Cette épreuve inouïe a cependant des vertus : elle a réveillé la mémoire (oubliées les grandes épidémies du Moyen Âge, les crises économiques ; en être tout-puissant, l’« homme » pensait avoir dominé la nature) Elle a réveillé les solidarités ( devant l’épreuve générale, de partout les solidarités endormies ont combattu l’individualisme égoïste), éclairé sur la diversité des situations humaines et des inégalités, sur les in-certitudes scientifiques. Il nous faut aujourd’hui relever les défis qui se posent à l’humain : défi d’une mondialisation en crise, défi existentiel, politique, numérique, écologique, économique. Le danger, si on ne relève pas ces défis, est celui d’une grande régression intellectuelle, morale et démocratique.

 

Changer de Voie

Morin propose une voie et non une révolution (« les révolutions ont souvent produit une oppression contraire à leur mission d’émancipation ») une Voie politique–écologique–économique–sociale, qu’il a déjà détaillée en 2011 dans son livre La Voie***. Cette nouvelle voie nécessite une gouvernance de concertation (État, collectivité, citoyen), une démocratie participative, un éveil citoyen mais aussi, et de façon préalable, « une politique qui conjugue mondialisation et démondialisation, croissance et décroissance, développement et enveloppement. » Ces apparentes antinomies doivent pouvoir être des voies d’ouverture. Morin aime confronter des couples d’idées trop facilement opposées et qui trouvent leur aboutissement dans la complémentarité. On le voit dans la nature, c’est dans l’entraide et la coopération que les espèces cohabitent, que les biotopes s’épanouissent, que l’équilibre se constitue.

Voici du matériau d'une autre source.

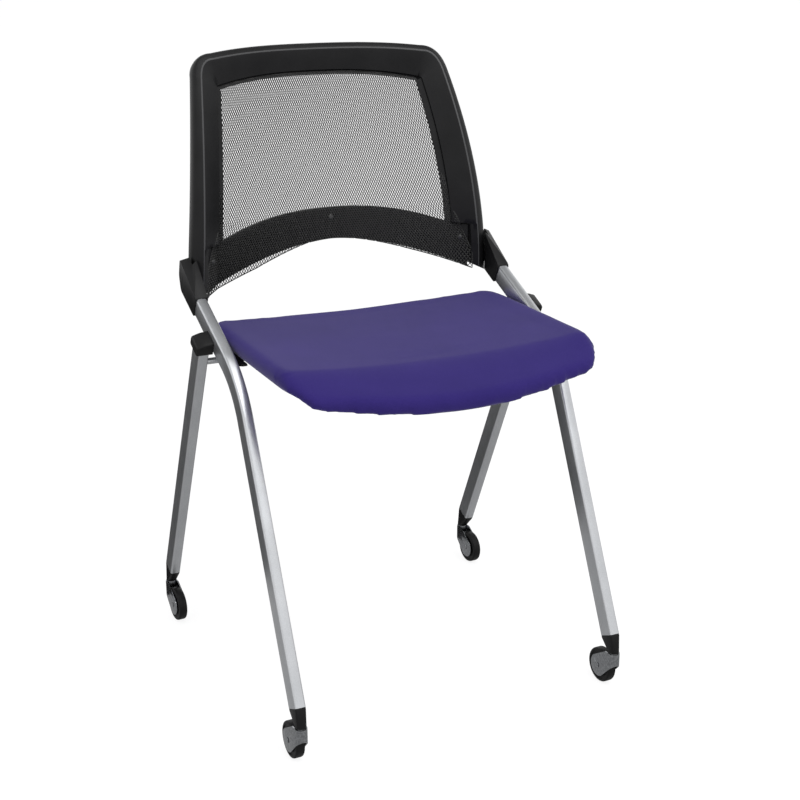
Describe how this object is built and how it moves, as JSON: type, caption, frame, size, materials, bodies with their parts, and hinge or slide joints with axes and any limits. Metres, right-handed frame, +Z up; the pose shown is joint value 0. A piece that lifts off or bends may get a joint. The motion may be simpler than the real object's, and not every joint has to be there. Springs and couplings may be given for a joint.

C’est un propos d’espérance que nous offre Edgar Morin avec sa très fine analyse de nos « faillances » et défaillances. On parlait autrefois de « faillance de cœur » quand le courage faisait défaut. C’est du courage aujourd’hui qu’il faut à l’humain pour s’engager dans cette nouvelle Voie.

 

Edgar Morin est aujourd’hui l’un des rares penseurs français ayant ce grand recul, dans le temps évidemment (lire ses incontournables mémoires : Les Souvenirs viennent à ma rencontre****), et surtout dans la réflexion à travers les outils qu’il a façonnés, notamment sa Méthode*****, pour nous permettre une réflexion juste sur l’objet complexe que représente l’humain dans son évolution sur-naturelle.